Following its debut, the exhibition travels across Kansas to Wichita-Sedgwick County Historical Museum, Wichita, March 9-May 2; Caldwell Opera House, Caldwell, May 4-June 27; Dwight D. Eisenhower Presidential Library and Museum, Abilene, Aug. 24-Oct. 17; Kauffman Museum, Newton, Dec. 14-April 3, 2018; and Boot Hill Museum, Dodge City, Sept. 20, 2018-Nov. 13, 2018, with other locations to be announced.
Symphony in the Flint Hills continues its Chisholm Trail salute at its annual outdoor concert by the Kansas City Symphony on June 10. The day-long event in the Flint Hills takes place at Deer Horn Ranch in Geary County this year and includes talks about the Chisholm Trail, covered wagon rides, prairie hikes, cowboy poetry and a silent art auction. The day concludes with the sunset concert by the Kansas City Symphony.
Towns all along the trail have a roundup of special sesquicentennial events planned. Among the highlights:
Abilene: At the Trails, Rails & Tales festival (Sept. 1-3), cowboys drive longhorns through the streets and load them on the Abilene and Smoky Valley Railroad. Also, western musician Rod Steagall takes the main stage, along with cowboy poets, storytellers, musicians and historic re-enactors.
Caldwell: Scoot your boots to Caldwell (May 5-7) for gun fights, saloon girls and cow camps during the Chisholm Trail Festival. Ghost tours, Women of the West re-enactments, a pub crawl, street dance, chuckwagon dinner, guided tours to Chisholm Trail ruts and a cowboy church round out the wild west weekend. Stop by downtown Caldwell any time to take the historical walking tour of trail sites and to see the metal silhouettes of cowboys and wagons along the actual Chisholm Trail on a bluff outside of town.
A cattle drive along the original Chisholm Trail sets out Sept. 12 from Pond Creek, Okla., with stops overnight near Caldwell (Sept. 16) and Clearwater (Sept. 22), winding up Sept. 23 outside Wichita. The public can visit the cow camps each day at designated times.
Clearwater: The town’s Fall Festival (Sept. 16-17) lives up to its “Happy Trails” theme with a parade, story-telling circles, cowboy poets and historical re-enactors. Also year-round in Clearwater, check out the 80-foot Chisholm Trail mural painted on the front of the Clearwater Historical Museum and a monument marking the trail.

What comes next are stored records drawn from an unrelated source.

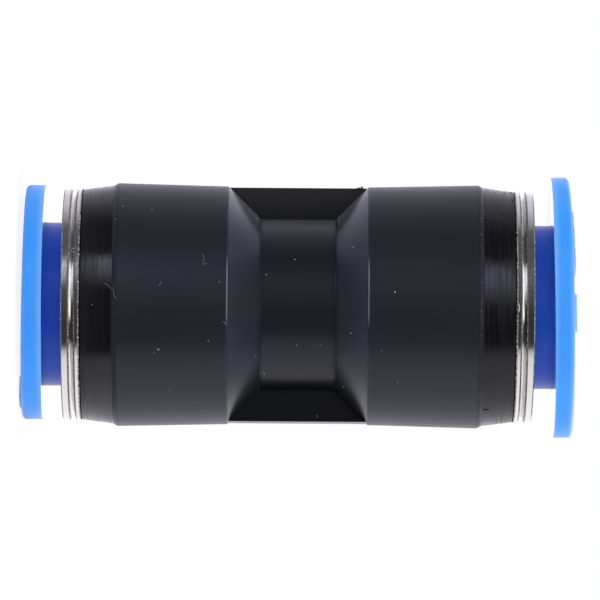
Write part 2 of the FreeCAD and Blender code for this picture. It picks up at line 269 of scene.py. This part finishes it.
def room_colour(graph, sight, on_floor):
    """The room's colour in a direction, for the rays that gloss and metal send out."""

    def share(axis):
        return graph.vector_math("DOT_PRODUCT", sight, axis)["Value"]

    down = share(-picture_up)
    front = share(toward_camera)
    turn = graph.math("ARCTAN2", down, front)
    place = graph.math("MULTIPLY_ADD", turn, 1 / (2 * math.pi), 0.5)
    ramp = graph.node("ShaderNodeValToRGB", {"Fac": place})
    stops = ramp.color_ramp.elements
    while len(stops) < len(ROOM):
        stops.new(0.5)
    for stop, (degrees, level) in zip(stops, ROOM):
        tint = UPPER_TINT if degrees < 0 else LOWER_TINT
        stop.position = degrees / 360 + 0.5
        stop.color = colour(*(level * part for part in tint))

    # The room is brighter a little to either side of the camera's plane, and of one
    # colour all round beyond the connector's ends.
    upward = share(picture_right)
    along = graph.math("ABSOLUTE", upward)
    gain = graph.add(1.0, graph.rise(along, *BRIGHTER_ALONG), BRIGHTER_GAIN)
    gained = graph.node(
        "ShaderNodeVectorMath", {0: ramp.outputs["Color"], "Scale": gain}, operation="SCALE"
    ).outputs[0]
    ended = graph.blend(graph.rise(along, *ENDS_ALONG), gained, ENDS_COLOUR)
    if on_floor:
        beside = graph.window(along, *LOWER_STRIP_ALONG)
        shown = graph.product(strip_share(graph, turn, LOWER_STRIP), beside)
        return graph.blend(shown, ended, LOWER_STRIP_COLOUR)
    tilted = graph.window(upward, *UPPER_STRIP_ALONG)
    shown = graph.product(strip_share(graph, turn, UPPER_STRIP), tilted)
    striped = graph.blend(shown, ended, UPPER_STRIP_COLOUR)
    lamp = graph.product(
        graph.rise(along, *SIDE_LAMP_ALONG),
        graph.rise(front, *SIDE_LAMP_FRONT),
        graph.window(down, *SIDE_LAMP_DOWN),
    )
    return graph.blend(lamp, striped, SIDE_LAMP_COLOUR)


def make_world():
    """A white room: even light for matt surfaces, the photograph's pattern for gloss."""
    fill_strength = 1.1
    world = bpy.data.worlds.new("room")
    bpy.context.scene.world = world
    world.cycles.sampling_method = "NONE"
    graph = Graph(world)
    sight = graph.node("ShaderNodeTexCoord").outputs["Generated"]
    path = graph.node("ShaderNodeLightPath")
    white = colour(1, 1, 1)
    seen = graph.node("ShaderNodeBackground", {"Color": white, "Strength": 1.0})
    mirrored = graph.node(
        "ShaderNodeBackground", {"Color": room_colour(graph, sight, False), "Strength": 1.0}
    )
    fill = graph.node("ShaderNodeBackground", {"Color": white, "Strength": fill_strength})
    soft = graph.node(
        "ShaderNodeMixShader",
        {0: path.outputs["Is Glossy Ray"], 1: fill.outputs[0], 2: mirrored.outputs[0]},
    )
    whole = graph.node(
        "ShaderNodeMixShader",
        {0: path.outputs["Is Camera Ray"], 1: soft.outputs[0], 2: seen.outputs[0]},
    )
    graph.node("ShaderNodeOutputWorld", {"Surface": whole.outputs[0]})


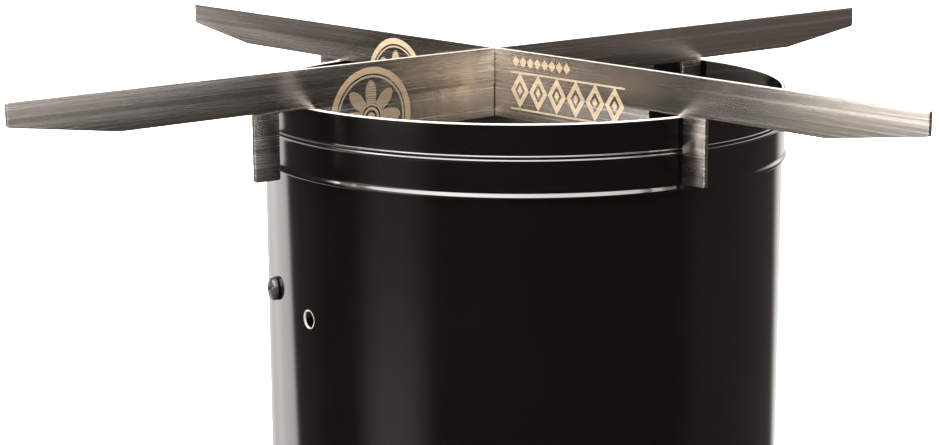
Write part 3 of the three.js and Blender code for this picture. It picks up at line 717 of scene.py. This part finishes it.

Ellsworth: Cowtown Days (Aug. 18-19) marks two milestones: the trail’s sesquicentennial and the 150th anniversary of the founding of both Ellsworth and Ellsworth County. Reminisce at the Cowtown Parade, rodeo, longhorn cattle drive, live music and re-enactment of the shooting of Sheriff Whitney.
Newton: Kansas Day at the Kauffman Museum (Jan. 28) salutes the Chisholm Trail with a lecture on western trails by cowboy historian Jim Gray, a live longhorn, horse-drawn wagon, music and square dancers.

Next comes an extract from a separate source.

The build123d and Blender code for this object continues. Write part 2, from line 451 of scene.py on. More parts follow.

Wellington: The first-ever Chisholm Trail BBQ Cook Off, a Kansas City Barbeque Society-sanctioned contest, gets fired up on April 28-29. High-tail it to the Kansas Wheat Festival (July 12-16) for heritage artisans and demonstrations, street dances, a parade, chuck wagons, quilt show and other trail-themed fun.
Wichita: At its Fall Fair (Oct. 6-8), the Historic Delano district recalls its unruly drover days with the re-enacted Running of the Doves by saloon girls, a Jesse Chisholm look-alike contest, campfire ghost stories, cowboy music, cattle drive, parade, chuck wagon cook-off, and cowboy music and artisans.
Also in Wichita, Old Cowtown Museum celebrates Chisholm Trail Heritage Days (Sept. 2-3) with chuck wagon cooking demonstrations, cowboy music, cow chip-throwing contest, stagecoach rides and gunfights.